What are fashion conglomerates and why are they so successful?

Power play fashion companies are earning all the big bucks today, but why is that? How does such a fragmented market benefit from unifying under one label? Although fashion does seem to have an endless number of labels in its reach, it is a well known fact that only a handful companies truly call the shots – they’re the sole rulers in this seemingly limitless kingdom we know as the business of fashion. A conglomerate, in its true senses of the word – is a large corporation that owns various businesses in diverse fields. This diversification into heterogeneous businesses is undertaken by larger corporations to reduce investment risks. Say, for instance, if LVMH is suffering losses due to failure of a cosmetics company – expansion into another venture or increasing stakes in a more successful business can easily counterbalance financial stability.

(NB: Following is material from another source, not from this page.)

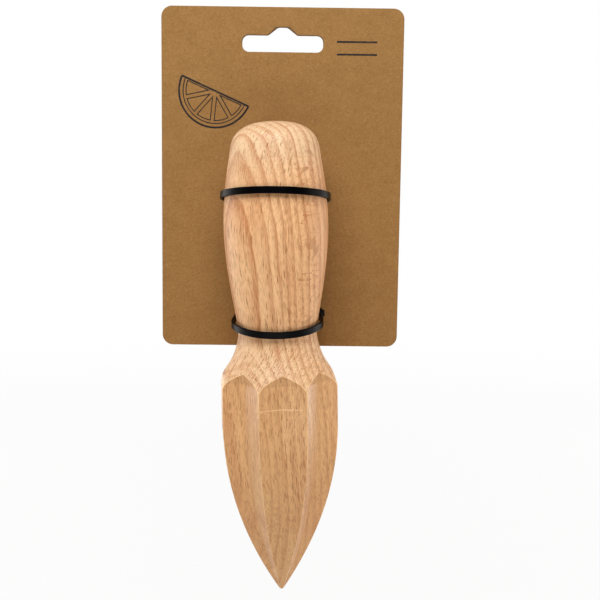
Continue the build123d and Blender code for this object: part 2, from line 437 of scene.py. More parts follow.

To probe further into the matter – why do smaller labels give up autonomy to be micromanaged? While it may be a well established fact that diversification helps corporations reduce investment risks, there are various reasons why a subsidiary might benefit being under a large corporate umbrella. Conglomerates are a sort of mother lode – in the sense that such companies are better equipped to maintain a relatively stable position in the market and thus, the smaller brands are less affected by adverse fluctuations. Moreover, highly diversified groups are growing handsomely and gain considerable funds in international markets, which translates into sustainable futures for those unionized.

In addition to this, smaller brands get a platform for their products in a market where institutional voids usually exist. This enables said brands to market themselves to the right audience and hence, they place their resources in the hands of a nucleus that regulates businesses effectively. This centralization of capabilities enables brands to access a larger, more exclusive corporate network to meet their needs. This means availability of professional services and capital, along with being placed in the right niche. Hence, it can so be said that the success of a conglomerate is not always dependent on the financial capabilities of its subsidiaries. However, this is hardly proof that conglomeration is always a good idea. In diversifying, lay two paradoxes: a flux of income for the father company and investing in management costs of a colossal group. These two factors here really exemplify what it truly means to be a conglomerate – nuances of financial investments and usage of resources. In managing a large group of people, there might be risks in situations that are unforeseeable. Lack of specialization on the conglomerate’s part might cost a small business their integrity and essence. This usually leads to a lack of focus which sadly, calls for an untimely demise of what might have been an otherwise successful business, had they not had their wings clipped, or worse – getting kicked out of the nest.

The insurgency of ABFRL as a fashion & lifestyle conglomerate

With the kind of cut-throat competition this industry sees, it is no surprise that more often than not, a lot of smaller, more regional brands go unnoticed. ABFRL is aiming to be India’s first billion dollar pure play fashion powerhouse and whether that means more exposure to our Indian artisans is yet to be seen. Earning around a hefty 1000 crore rupees, Madura Fashions is the custodian of iconic brands like Louis Philippe, Van Heusen, Allen Solly, and Peter England which are all under the mighty umbrella of ABFRL. Their goal of acting as a synergistic core & nucleus of the future of fashion business in India and globally has translated into exclusive partnerships with Simon Carter and Ted Baker in 2017 and furthermore, 2018 saw a Store Licensing and Distribution Agreement with the very popular Ralph Lauren. Expanding retail and rising incomes tied with increased global exposure has turned the subconscious wants of consumers into active demands, and through e-commerce and the exponentially increasing offline branding ABFRL is meeting the various demands of a wide consumer base. Among their many possessions are the online and offline branding rights for Forever 21, which according to recent developments may file for bankruptcy. ABFRL is also investing in fast fashion. With their aim to catalyze the business of fashion through their direction, ABFRL might just guide the Indian industry towards a global future. While the implications of that are rather staggering, it is a segment that is yet to be explored and what this means for the landscape of the Indian fashion industry is something only time, (or ABFRL) will tell.